Boccuzzi, like many of his colleagues, enjoys playing in a band—lead guitar/vocals/frontman; as does another reception chef, Robert Del Grande (Houston’s Restaurant RDG + Bar Annie), also a guitarist, who has performed with fellow Texan, Dean Fearing (Fearing’s, Dallas), as The Barbwires. But Del Grande admits that he has always wanted to play the organ. “It has all those keys and possibilities. Plus you get to play sitting down so you always have a place to put your drink.” His reception dish, Texas smoked brisket with smoked chile aspic and sarsaparilla bbq sauce, was inspired by country, boogie, and swing, but his favorite music to cook to is Bach fugues. “Cooking and fugues seem to share something fundamental,” he notes, “the unfolding or exploration of an idea. It’s inspirational how Bach could build a sonic cathedral out of the simplest theme.”

Another chef/guitarist, Marc Vetri (Vetri, Philadelphia), who likes cooking to gypsy jazz, will be serving spaghetti alla chitarra with Bolognese ragû; while pastry chef/drummer Brooks Headley (Del Posto, New York City), musically inspired by the many iterations of Herb Alpert, plans to surprise guests with a dish he has been working on: a veggie burger.

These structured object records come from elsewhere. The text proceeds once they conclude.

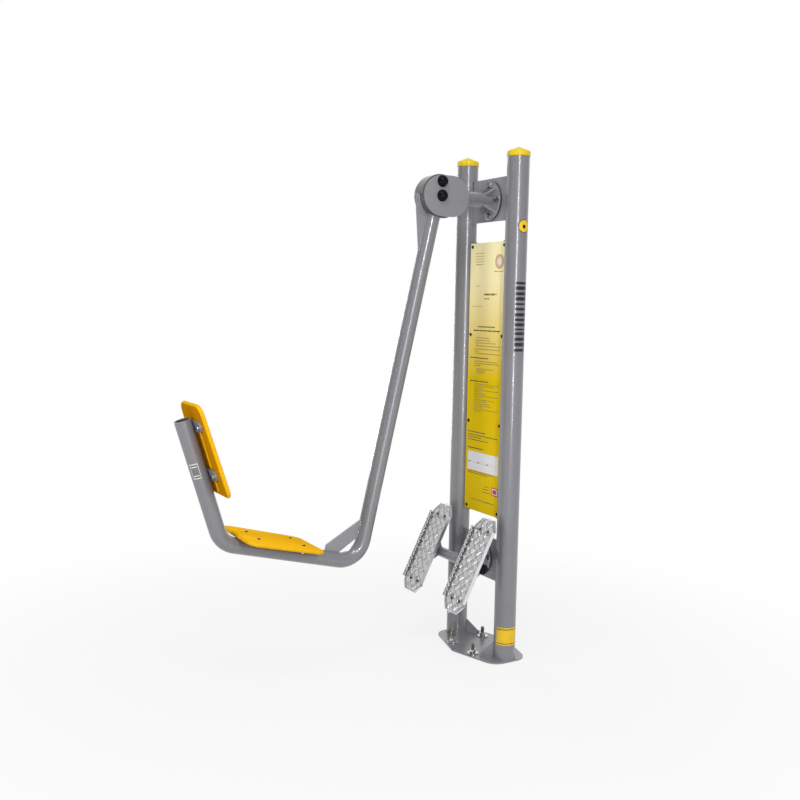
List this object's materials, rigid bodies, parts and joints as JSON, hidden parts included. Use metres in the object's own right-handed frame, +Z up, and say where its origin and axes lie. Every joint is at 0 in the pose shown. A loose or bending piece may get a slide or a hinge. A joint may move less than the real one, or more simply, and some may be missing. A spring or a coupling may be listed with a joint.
{
  "type": "outdoor leg press",
  "caption": "Street gym leg press: a tall steel pylon with an information board carries a swinging bent-tube seat with a backrest and fixed, tilted tread plates for the feet.",
  "frame": {"origin": "on the ground in the middle of the base plate's underside, midway between the two posts", "axes": "+Z up, +X from the seat towards the pylon, +Y from the near post to the far post, seat frame hanging against its stop"},
  "size_m": [1.4674, 0.4588, 2.073],
  "materials": {
    "steel_paint": "silver grey powder coat",
    "cap_yellow": "yellow moulded plastic",
    "board_face": "printed yellow panel",
    "seat_plastic": "orange yellow board plastic",
    "tread_aluminium": "bright diamond tread plate",
    "zinc_fasteners": "zinc plated",
    "shaft_steel": "ground steel",
    "black_plastic": "black",
    "stop_rubber": "black rubber",
    "bush_bronze": "oiled bronze"
  },
  "bodies": {
    "pylon": {"base_plate": "steel_paint", "near_post": "steel_paint", "far_post": "steel_paint", "post_foot_ribs": "steel_paint", "near_post_cap": "cap_yellow", "far_post_cap": "cap_yellow", "post_cap_screws": "zinc_fasteners", "anchor_studs": "zinc_fasteners", "anchor_washers": "zinc_fasteners", "anchor_nuts": "zinc_fasteners", "info_board": "board_face", "board_lugs": "steel_paint", "board_screws": "black_plastic", "board_nuts": "zinc_fasteners", "top_bracket_plate": "steel_paint", "lower_bracket_plate": "steel_paint", "support_flange": "steel_paint", "support_tube": "steel_paint", "support_gussets": "steel_paint", "flange_bolts": "zinc_fasteners", "flange_washers": "zinc_fasteners", "flange_nuts": "zinc_fasteners", "near_hub_plate": "steel_paint", "far_hub_plate": "steel_paint", "pivot_shaft": "shaft_steel", "stop_bolt": "shaft_steel", "stop_sleeve": "stop_rubber", "hub_nuts": "zinc_fasteners", "hub_dome_caps": "black_plastic", "pedal_support_flange": "steel_paint", "pedal_support_tube": "steel_paint", "pedal_support_gussets": "steel_paint", "pedal_crossbar": "steel_paint", "crossbar_end_caps": "black_plastic", "pedal_carriers": "steel_paint", "carrier_ribs": "steel_paint", "left_pedal": "tread_aluminium", "right_pedal": "tread_aluminium", "pedal_screws": "zinc_fasteners", "pedal_nuts": "zinc_fasteners"},
    "swing_frame": {"pivot_bushes": "bush_bronze", "bearing_hub": "steel_paint", "hub_drum": "steel_paint", "stop_fins": "steel_paint", "hub_webs": "steel_paint", "hub_gusset": "steel_paint", "swing_tube": "steel_paint", "corner_brace": "steel_paint", "tube_end_plug": "black_plastic", "seat_board": "seat_plastic", "seat_cross_bars": "steel_paint", "seat_bolts": "zinc_fasteners", "seat_nuts": "zinc_fasteners", "backrest_board": "seat_plastic", "backrest_cross_bars": "steel_paint", "backrest_bolts": "zinc_fasteners", "backrest_nuts": "zinc_fasteners"}
  },
  "joints": [
    {"name": "seat_swing", "type": "hinge", "parent": "pylon", "child": "swing_frame", "pos_m": [-0.265, 0, 1.877], "axis": [0, 1, 0], "range_deg": [0, 35]}
  ]
}
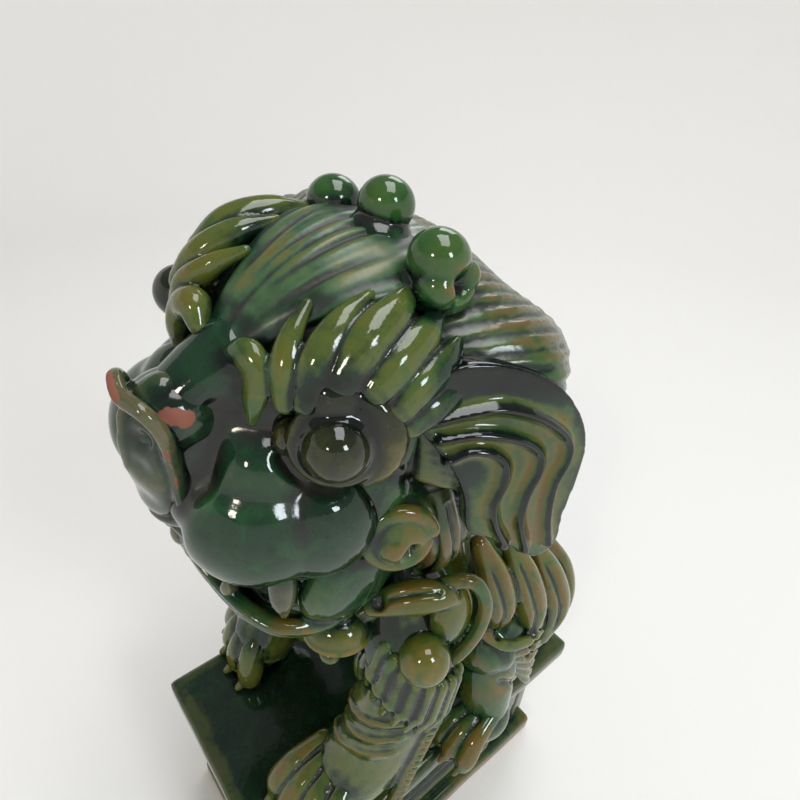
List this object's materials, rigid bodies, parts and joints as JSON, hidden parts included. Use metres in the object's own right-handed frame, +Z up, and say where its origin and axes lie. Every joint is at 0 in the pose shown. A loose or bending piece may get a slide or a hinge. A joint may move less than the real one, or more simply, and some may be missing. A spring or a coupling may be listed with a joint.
{
  "type": "foo dog statue",
  "caption": "Glazed ceramic guardian lion sitting upright on a tall hollow rectangular plinth, a free-standing ornament.",
  "frame": {"origin": "middle of the plinth's flat underside, where the statue stands", "axes": "+Z up through the head; the lion faces -Y; +X is the lion's left side"},
  "size_m": [0.1104, 0.131, 0.2457],
  "materials": {
    "green_glaze": "thick transparent green lead glaze, pooled nearly black in hollows and thin and amber on edges",
    "plinth_glaze": "dark green glaze, olive along the edges",
    "combed_glaze": "green glaze over combed hair, brown and amber on every ridge, dusty in the grooves",
    "olive_glaze": "brighter olive green glaze on the raised balls and curls",
    "eye_glaze": "glossy brown-black to dark olive glaze",
    "mouth_glaze": "thin grey-green glaze",
    "chipped_glaze": "green glaze rubbed through to rust-red clay along the rim",
    "bare_stoneware": "unglazed buff-brown stoneware where it stood in the kiln, glaze on its edge"
  },
  "bodies": {
    "root": {"plinth_top": "plinth_glaze", "plinth_foot": "bare_stoneware", "plinth_wall_front": "plinth_glaze", "plinth_wall_back": "plinth_glaze", "plinth_wall_left": "plinth_glaze", "plinth_wall_right": "plinth_glaze", "torso_left": "green_glaze", "torso_right": "green_glaze", "front_leg_left": "green_glaze", "front_leg_right": "green_glaze", "front_paw_left": "green_glaze", "front_paw_right": "green_glaze", "elbow_fringe_left": "combed_glaze", "elbow_fringe_right": "combed_glaze", "haunch_left": "green_glaze", "haunch_right": "green_glaze", "hind_paw_left": "green_glaze", "hind_paw_right": "green_glaze", "flank_hair_left": "combed_glaze", "flank_hair_right": "combed_glaze", "tail": "combed_glaze", "head_shell": "green_glaze", "snout": "green_glaze", "nose": "chipped_glaze", "lower_jaw": "green_glaze", "tongue": "mouth_glaze", "teeth": "mouth_glaze", "fangs": "mouth_glaze", "eyelid_left": "green_glaze", "eyelid_right": "green_glaze", "eyeball_left": "eye_glaze", "eyeball_right": "eye_glaze", "brow_left": "combed_glaze", "brow_right": "combed_glaze", "forehead_crest": "green_glaze", "ear_left": "green_glaze", "ear_right": "green_glaze", "cheek_curl_left": "olive_glaze", "cheek_curl_right": "olive_glaze", "crown_curl_left": "olive_glaze", "crown_curl_middle": "olive_glaze", "crown_curl_right": "olive_glaze", "mane_back": "combed_glaze", "mane_left": "combed_glaze", "mane_right": "combed_glaze", "beard_left": "combed_glaze", "beard_right": "combed_glaze", "chin_tuft": "combed_glaze", "collar": "green_glaze", "bell": "olive_glaze", "bell_nub": "olive_glaze", "tassel_left": "green_glaze", "tassel_right": "green_glaze", "scroll_left": "green_glaze", "scroll_right": "green_glaze"}
  },
  "joints": []
}
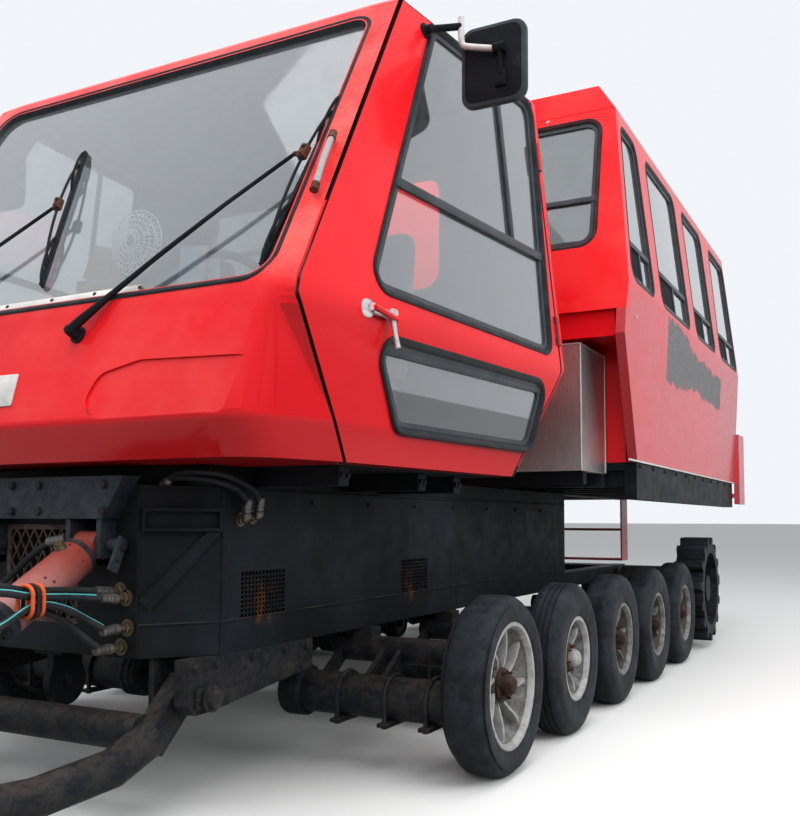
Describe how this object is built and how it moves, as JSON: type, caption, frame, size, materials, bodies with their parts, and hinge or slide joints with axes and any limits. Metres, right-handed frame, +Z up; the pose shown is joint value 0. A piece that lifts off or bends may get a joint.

Currently re-creating the legendary era of Harlem jazz at their restaurants Minton’s and The Cecil, Alexander Smalls, restaurateur, pianist, former opera singer, and creator of the genre he named Southern Revival Cooking, and his chefs, Banks White and Joseph Johnson, will be tempting guests with seared lamb tenderloin, curry edamame custard, bird’s eye chile jam, and crispy black eyed peas. Although a noted operatic performer, Smalls favorite song to cook to? Miles Davis’ “Sketches of Spain.”

When asked the same question, Stephanie Izard, (Chicago’s Girl and the Goat) replies, “I usually let my cooks choose, but I do veto any screaming music. There's no need to be angry while you're cooking.” However, Izard, a long-ago alto sax player in middle school, insists that “music during prep is a must. It keeps the kitchen fun and motivated. During service no music, as there are orders to remember and more things to focus on.” And on May 5, that focus will be Izard's trout tartare with marinated clams and caper aïoli.

Fish—halibut crudo with asparagus, fava beans, morels, ham, and salsa verde—is also the choice for Andy Ticer and Michael Hudman (Memphis’ Andrew Michael Italian Kitchen), inspired of course, by Delta blues, although Bruce Springsteen’s “Born to Run” is a favorite to cook to. And from City House, Nashville, where the obvious tempo is country, Tandy Wilson’s culinary ensemble is a fried bologna and cheese sandwich, crushed chips, and Jezebel sauce.

In San Francisco, Charles Phan’s South at SFJAZZ brings the southern jazz tradition to the west coast. Phan, who recalls learning English back in 1975 by listening to the Carpenters and likes to cook to the Eagles’ “Hotel California,” was inspired by George Jones and country music for the bahn bo loc he will serve at the gala: banana leaf-wrapped pork and shrimp tapioca dumplings.

So, it’s rock to Bach this year, and an eclectic cornucopia of good food from a cadre of stellar chefs when Sounds of the City rolls into Lincoln Center for a celebration James Beard would have applauded for an encore.